Anche «BlacKkKlansman» parla apertamente di razzismo, è ambientato nel passato (stavolta i primi anni ’70, in Colorado) e si rifà ad un fatto realmente accaduto, l’infiltrarsi di un poliziotto di colore nel Ku Klux Klan locale. Un ’arruolamento’ che, partendo da una serie di telefonate del detective nero al Kkk, necessitava obbligatoriamente di un alter ego bianco (nella fattispecie, un collega ebreo) per gli incontri di persona con i membri del gruppo estremista. La pellicola di Spike Lee si muove con humour grottesco, regia energica e soundtrack graffiante lungo il filo dei diritti civili e della storia sociale Usa: il movimento delle Pantere nere, il suprematismo del white power.
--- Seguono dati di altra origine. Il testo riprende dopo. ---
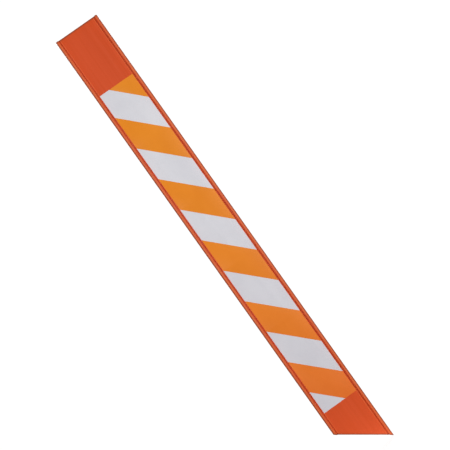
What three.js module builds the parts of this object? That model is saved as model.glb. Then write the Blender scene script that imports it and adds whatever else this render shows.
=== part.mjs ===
// Driveway snow marker: a flat pultruded composite blade with a raised rail along each side,
// faced with diagonally striped reflective sheeting, and cut at an angle at its lower end so
// that it can be driven into the ground.
//
// Units are millimetres. +Z runs up the blade, +X across it to the side with the driving tip,
// and the striped face looks toward -Y. The origin is at the ground line, on the blade's
// centreline and halfway through its panel.

import * as THREE from 'three';

// Blade: its square top, its slanted lower end and its panel.
const BLADE_WIDTH = 95.25;
const BLADE_LENGTH = 991;
const TIP_DEPTH = 101.6;
const END_CUT_RISE = 68.6;
const PANEL_THICKNESS = 3;
const BACK_EDGE_RADIUS = 1.25;

// Rail on each side of the front face. Its outer corner is rounded far more than its inner one.
const RAIL_WIDTH = 6.2;
const RAIL_HEIGHT = 4;
const RAIL_OUTER_RADIUS = 4.2;
const RAIL_INNER_RADIUS = 1.3;

// Shallow groove between each rail and the panel, with a soft shoulder up to the panel.
const GROOVE_DEPTH = 0.5;
const GROOVE_RADIUS = 0.9;
const GROOVE_FLOOR_WIDTH = 0.6;
const SHOULDER_WIDTH = 1.5;

// Reflective sheeting, stuck to the panel between the rails.
const SHEETING_WIDTH = 76.2;
const SHEETING_LENGTH = 746.5;
const SHEETING_TOP_MARGIN = 131.8;
const ADHESIVE_THICKNESS = 0.125;
const SHEETING_THICKNESS = 0.375;
const FILM_THICKNESS = 0.125;

// Stripes: equal bands at 45 degrees that run down toward +X. The first orange one starts above
// the sheeting, and its lower edge crosses the centreline at FIRST_STRIPE_DROP below the top.
const STRIPE_COUNT = 6;
const STRIPE_WIDTH = 50.8;
const FIRST_STRIPE_DROP = 16.3;

const ARC_SEGMENTS = 10;

// Places that follow from the sizes above.
const EDGE_X = BLADE_WIDTH / 2;
const TOP_Z = BLADE_LENGTH - TIP_DEPTH;
const FRONT_Y = -PANEL_THICKNESS / 2;
const BACK_Y = PANEL_THICKNESS / 2;
const SHEETING_TOP_Z = TOP_Z - SHEETING_TOP_MARGIN;
const SHEETING_MIDDLE_Z = SHEETING_TOP_Z - SHEETING_LENGTH / 2;
const SHEETING_BACK_Y = FRONT_Y - ADHESIVE_THICKNESS;
const FILM_BACK_Y = SHEETING_BACK_Y - SHEETING_THICKNESS;

const MATERIALS = {
  composite: { color: 0xcf5430, roughness: 0.45, metalness: 0 },
  adhesive: { color: 0xd8d4c8, roughness: 0.6, metalness: 0 },
  sheeting: { color: 0xd6d5db, roughness: 0.35, metalness: 0 },
  film: { color: 0xe2882f, roughness: 0.3, metalness: 0 },
};

function namedMesh(name, geometry, material) {
  const mesh = new THREE.Mesh(geometry, new THREE.MeshStandardMaterial(MATERIALS[material]));
  mesh.name = name;
  return mesh;
}

// The +X half of the blade's cross-section: from the front face's flat, through the groove, over
// the rail and down the side to the back face's flat.
function halfSection() {
  const crestY = FRONT_Y - RAIL_HEIGHT;
  const grooveY = FRONT_Y + GROOVE_DEPTH;
  const railX = EDGE_X - RAIL_WIDTH;
  const grooveOuterX = railX - GROOVE_RADIUS;
  const grooveInnerX = grooveOuterX - GROOVE_FLOOR_WIDTH;
  const shoulderX = grooveInnerX - SHOULDER_WIDTH;
  const shoulderMiddleX = (grooveInnerX + shoulderX) / 2;

  const path = new THREE.Path();
  path.moveTo(shoulderX, FRONT_Y);
  path.bezierCurveTo(shoulderMiddleX, FRONT_Y, shoulderMiddleX, grooveY, grooveInnerX, grooveY);
  path.lineTo(grooveOuterX, grooveY);
  path.absarc(grooveOuterX, grooveY - GROOVE_RADIUS, GROOVE_RADIUS, Math.PI / 2, 0, true);
  path.absarc(railX + RAIL_INNER_RADIUS, crestY + RAIL_INNER_RADIUS, RAIL_INNER_RADIUS,
    Math.PI, Math.PI * 1.5, false);
  path.absarc(EDGE_X - RAIL_OUTER_RADIUS, crestY + RAIL_OUTER_RADIUS, RAIL_OUTER_RADIUS,
    Math.PI * 1.5, Math.PI * 2, false);
  path.absarc(EDGE_X - BACK_EDGE_RADIUS, BACK_Y - BACK_EDGE_RADIUS, BACK_EDGE_RADIUS,
    0, Math.PI / 2, false);
  return path.getPoints(ARC_SEGMENTS);
}

function bladeSection() {
  const right = halfSection();
  const left = right.map((point) => new THREE.Vector2(-point.x, point.y)).reverse();
  return new THREE.Shape([...right, ...left]);
}

// The extrusion's lower end is sheared into the slanted cut: lowest at +X, highest at -X.
function bladeGeometry() {
  const geometry = new THREE.ExtrudeGeometry(bladeSection(), {
    depth: TOP_Z, steps: 1, bevelEnabled: false,
  });
  const position = geometry.getAttribute('position');
  for (let i = 0; i < position.count; i += 1) {
    if (position.getZ(i) < TOP_Z / 2) {
      const fromTipSide = (EDGE_X - position.getX(i)) / BLADE_WIDTH;
      position.setZ(i, END_CUT_RISE * fromTipSide - TIP_DEPTH);
    }
  }
  geometry.computeVertexNormals();
  return geometry;
}

// A rectangular layer over the whole sheeting area. It lies in front of backY.
function layerMesh(name, backY, thickness, material) {
  const geometry = new THREE.BoxGeometry(SHEETING_WIDTH, thickness, SHEETING_LENGTH);
  const mesh = namedMesh(name, geometry, material);
  mesh.position.set(0, backY - thickness / 2, SHEETING_MIDDLE_Z);
  return mesh;
}

// Keeps the part of a polygon where height(point) isn't negative. The height is linear.
function clipPolygon(points, height) {
  const kept = [];
  points.forEach((point, index) => {
    const next = points[(index + 1) % points.length];
    const here = height(point);
    const there = height(next);
    if (here >= 0) {
      kept.push(point);
    }
    if (here * there < 0) {
      kept.push(point.clone().lerp(next, here / (here - there)));
    }
  });
  return kept;
}

// Outline of orange stripe number index, counted from the top: a slanted band across the
// sheeting, clipped at the sheeting's two ends. y is the height above the sheeting's top edge.
function stripeOutline(index) {
  const halfWidth = SHEETING_WIDTH / 2;
  const stripeDrop = STRIPE_WIDTH * Math.SQRT2;
  const lowerY = -(FIRST_STRIPE_DROP + 2 * index * stripeDrop);
  const upperY = lowerY + stripeDrop;
  const band = [
    new THREE.Vector2(-halfWidth, upperY + halfWidth),
    new THREE.Vector2(-halfWidth, lowerY + halfWidth),
    new THREE.Vector2(halfWidth, lowerY - halfWidth),
    new THREE.Vector2(halfWidth, upperY - halfWidth),
  ];
  const belowTop = clipPolygon(band, (point) => -point.y);
  return clipPolygon(belowTop, (point) => point.y + SHEETING_LENGTH);
}

function stripeMesh(index) {
  const geometry = new THREE.ExtrudeGeometry(new THREE.Shape(stripeOutline(index)), {
    depth: FILM_THICKNESS, steps: 1, bevelEnabled: false,
  });
  geometry.rotateX(Math.PI / 2);
  const mesh = namedMesh(`orange_stripe_${index + 1}`, geometry, 'film');
  mesh.position.set(0, FILM_BACK_Y, SHEETING_TOP_Z);
  return mesh;
}

const marker = new THREE.Group();
marker.add(namedMesh('marker_blade', bladeGeometry(), 'composite'));
marker.add(layerMesh('sheeting_adhesive', FRONT_Y, ADHESIVE_THICKNESS, 'adhesive'));
marker.add(layerMesh('white_reflective_sheeting', SHEETING_BACK_Y, SHEETING_THICKNESS, 'sheeting'));
for (let index = 0; index < STRIPE_COUNT; index += 1) {
  marker.add(stripeMesh(index));
}

export default marker;
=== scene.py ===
import math

import bmesh
import bpy
from mathutils import Matrix, Vector, noise


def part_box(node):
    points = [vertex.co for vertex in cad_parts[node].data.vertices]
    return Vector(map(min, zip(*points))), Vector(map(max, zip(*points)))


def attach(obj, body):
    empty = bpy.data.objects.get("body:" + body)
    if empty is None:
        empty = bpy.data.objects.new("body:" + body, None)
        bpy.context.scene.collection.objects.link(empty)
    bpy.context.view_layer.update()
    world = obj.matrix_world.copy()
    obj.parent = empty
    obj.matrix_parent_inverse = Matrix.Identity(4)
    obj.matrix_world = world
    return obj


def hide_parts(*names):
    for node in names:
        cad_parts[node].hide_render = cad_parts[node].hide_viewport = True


# Driveway snow marker. Everything is in metres, in the CAD frame: +Z runs up the blade, the
# striped face looks toward -Y, and the driving tip is on the +X side.

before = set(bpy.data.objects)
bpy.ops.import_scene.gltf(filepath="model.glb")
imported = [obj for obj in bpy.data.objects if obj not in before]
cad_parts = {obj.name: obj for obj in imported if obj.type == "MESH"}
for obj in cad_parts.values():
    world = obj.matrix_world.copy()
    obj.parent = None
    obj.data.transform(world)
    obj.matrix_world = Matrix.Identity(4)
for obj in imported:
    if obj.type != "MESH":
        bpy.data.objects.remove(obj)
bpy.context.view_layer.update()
blade_low, blade_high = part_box("marker_blade")
sheet_low, sheet_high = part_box("white_reflective_sheeting")

MM = 0.001

# Camera. It looks at a point a little above the middle of the blade, and is rolled so that the
# blade lies across the picture.
LENS_MM = 107.76
SENSOR_MM = 36.0
CAMERA_DISTANCE = 2.591
CAMERA_TILT_DEG = 1.44
CAMERA_YAW_DEG = -2.48
CAMERA_ROLL_DEG = -35.29
AIM_RIGHT = 15.6 * MM
AIM_ABOVE_MIDDLE = 24.2 * MM

# Every mesh: edges that turn by more than this stay sharp.
SHARP_ANGLE_DEG = 38

# Blade mesh.
CUT_EDGE_RADIUS = 0.35 * MM
CUT_EDGE_STEPS = 4
LONGEST_SECTION_STEP = 1.6 * MM
RING_SPACING = 16 * MM
RAIL_WANDER = 0.07 * MM
SAW_ROUGHNESS = 0.12 * MM
SAME_PLACE = 0.01 * MM

# Sheeting meshes.
SHEET_CORNER_RADIUS = 0.6 * MM
FILM_CORNER_RADIUS = 0.3 * MM
SHEET_EDGE_RADIUS = 0.12 * MM
FILM_EDGE_RADIUS = 0.05 * MM
ADHESIVE_EDGE_RADIUS = 0.03 * MM
CORNER_STEPS = 4
EDGE_STEPS = 3

# Places on the blade's front, measured in from its edge: the rail's inner wall, the line of painted
# highlight on the shoulder between the groove and the panel, and the painted shade on the rail's
# outer slope.
RAIL_WIDTH = 6.2 * MM
SHOULDER_LINE = 9.6 * MM
SHOULDER_LINE_HALF_WIDTH = 1.2 * MM
SHADE_LINE = 1.4 * MM
SHADE_HALF_WIDTH = 2.0 * MM
SHADED_RIM = 4.6 * MM

# How much of the pale strands, and of the painted shade on the slopes and the rims, shows.
STRAND_SHARE = 0.18
SLOPE_SHADE_SHARE = 0.5
RIM_SHADE_SHARE = 0.9

# Colours, as linear red, green and blue. A surface varies between its dark and its light one. The
# sheeting's lower tints are factors that its colour is multiplied by at its lower end.
BLADE_DARK = (0.655, 0.071, 0.010)
BLADE_LIGHT = (0.715, 0.081, 0.013)
PALE_STRAND = (0.78, 0.15, 0.06)
# The next colour is painted sheen on the rails and the shoulder lines.
PAINTED_SHEEN = (0.78, 0.146, 0.034)
# The next colour is painted shade on the rails' outer slopes and the ends' rims.
PAINTED_SHADE = (0.24, 0.060, 0.020)
SAWN_DARK = (0.42, 0.050, 0.016)
SAWN_LIGHT = (0.64, 0.150, 0.070)
WHITE_DARK = (0.69, 0.685, 0.73)
WHITE_LIGHT = (0.755, 0.75, 0.79)
WHITE_LOWER_TINT = (0.97, 0.95, 0.96)
FILM_DARK = (0.815, 0.251, 0.015)
FILM_LIGHT = (0.875, 0.283, 0.019)
FILM_LOWER_TINT = (0.98, 0.68, 1.6)
ADHESIVE_DARK = (0.62, 0.59, 0.50)
ADHESIVE_LIGHT = (0.76, 0.74, 0.66)
WHITE_ROUGHNESS = 0.33
FILM_ROUGHNESS = 0.31

# Floor: a disc that is solid inside the first share of its radius and gone past the second.
FLOOR_RADIUS = 0.15
FLOOR_SOLID_SHARE = 0.05
FLOOR_GONE_SHARE = 0.98
FLOOR_GLOW = 0.72

# World: the soft light on the object, and the white that the camera sees behind it.
AMBIENT_STRENGTH = 0.12
BACKDROP_STRENGTH = 1.05


# ---------------------------------------------------------------- camera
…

Stessa epoca (gli anni ’70), ma quartiere di Harlem, Manhattan, in «Se la strada potesse parlare» di Barry Jenkins, in cui una diciannovenne nera in attesa di un bimbo dal fidanzato, anch’egli di colore, si batte per scagionare il giovane, arrestato per un crimine che non ha commesso, sostenuta dall’affetto di parenti e genitori.
Proiettato invece in un futuro non lontano, ma ben ancorato alle radici della black culture, «Black Panther», diretto da Ryan Coogler e prodotto dai Marvel Studios, è il primo kolossal tratto da un fumetto ad entrare alla porta principale degli Oscar. Un film che, portando sullo schermo le avventure del più famoso supereroe di pelle nera, rilancia con libertà fantasy e immaginario pop l’idea che la segregazione razziale sia un’ingiustizia da debellare. Per sempre.